Durant la célébration eucharistique, le P. Deonisio Sarmento, 30 ans, responsable des jeunes pour le diocèse de Baucau, a parlé des victimes des récentes violences et a demandé l’aide de Dieu pour que les hommes parviennent à résoudre les problèmes du pays. Devant des jeunes qui commençaient à frissonner avec la fraîcheur du soir, le prêtre leur a rappelé le but de ce camp de nuit : « Créer une occasion de réfléchir en profondeur sur la crise qui secoue le Timor-Oriental et découvrir ensemble comment promouvoir la paix et l’unité du pays. »

450 jeunes hommes et 50 filles, entre 15 et 35 ans, venus des seize paroisses du diocèse de Baucau se sont rassemblés autour de la chaleur et de la lumière de grands feux de camp, attentifs aux propos des intervenants. Le prêtre leur a expliqué que la violence provenait d’un peuple assoiffé de justice : « Les gens sont en conflit car les tribunaux ne condamnent pas ceux qui ont commis des crimes. Les gens ont alors décidé de prendre eux-mêmes les choses en mains ajoutant que des politiciens avaient également pu pousser des jeunes à déstabiliser le pays, mais que les catholiques de Baucau n’avaient pas à prendre part à de telles entreprises (3). Les jeunes appartenaient à divers groupes, comme les scouts catholiques, le séminaire Tunggal Hati Maria, le Mudika Salesian Don Bosco et autres groupements paroissiaux.

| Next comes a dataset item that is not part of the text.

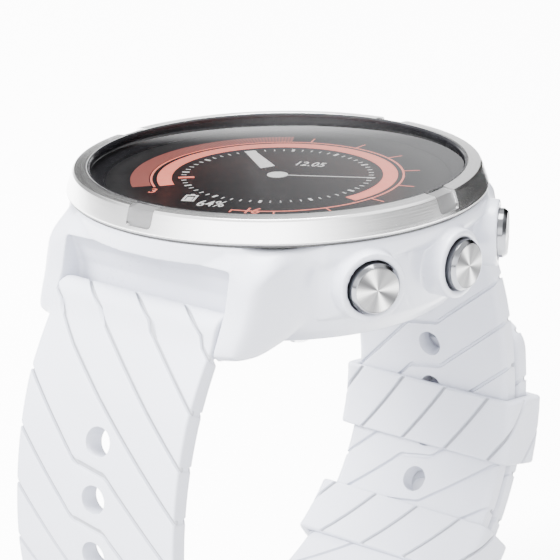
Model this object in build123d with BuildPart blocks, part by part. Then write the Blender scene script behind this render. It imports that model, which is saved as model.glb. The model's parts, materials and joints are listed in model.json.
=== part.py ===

Les réactions des jeunes ont été nombreuses. Anjelita Lopes, 21 ans, par exemple, a souligné, appuyée par tous, que, si les uns et les autres avaient des points de vue différents sur la question du partage entre gens de l’est ou de l’ouest, ils étaient néanmoins unis parce que catholiques (4). « Nous ne devons pas tomber dans les pièges des politiques a-t-elle affirmé, ajoutant que la violence « ne peut que ruiner notre esprit de famille et l’amitié entre enfants de Dieu ». Julita Freita, 19 ans, a affirmé quant à elle, que les jeunes de sa paroisse de Baucau faisaient bon accueil aux gens de l’ouest et que, des deux côtés, les gens « avaient été utilisés par les politiciens qui défendaient leurs propres intérêts ». Elle a souligné aussi la nécessité d’aider les jeunes à prendre conscience de la situation, en suggérant le lancement d’une campagne pour la paix qui inciterait les jeunes à se parler pour mieux se comprendre et pardonner.

Ce temps de réflexion à la lueur des flammes s’est terminé par la décision des jeunes de mettre sur pied un groupe qui irait de paroisse en paroisse parler de la paix aux jeunes et aux paroissiens. Pour Pâques, ils ont également décidé de réciter le « serment des jeunes » en faveur de l’unité et de porter une croix de district en district, afin de promouvoir la paix et la réconciliation.

Le P. Sarmento a confié aux journalistes rencontrés peu après que des jeunes du diocèse de Dili auraient également dû participer à ce camp, « mais qu’à cause de la crise actuelle, la délégation n’avait pas pu venir ». Les violences, certes, ont diminué d’intensité mais elles n’ont pas pour autant cessé dans la capitale, où les gangs de rue continuent de s’affronter par intermittence (5).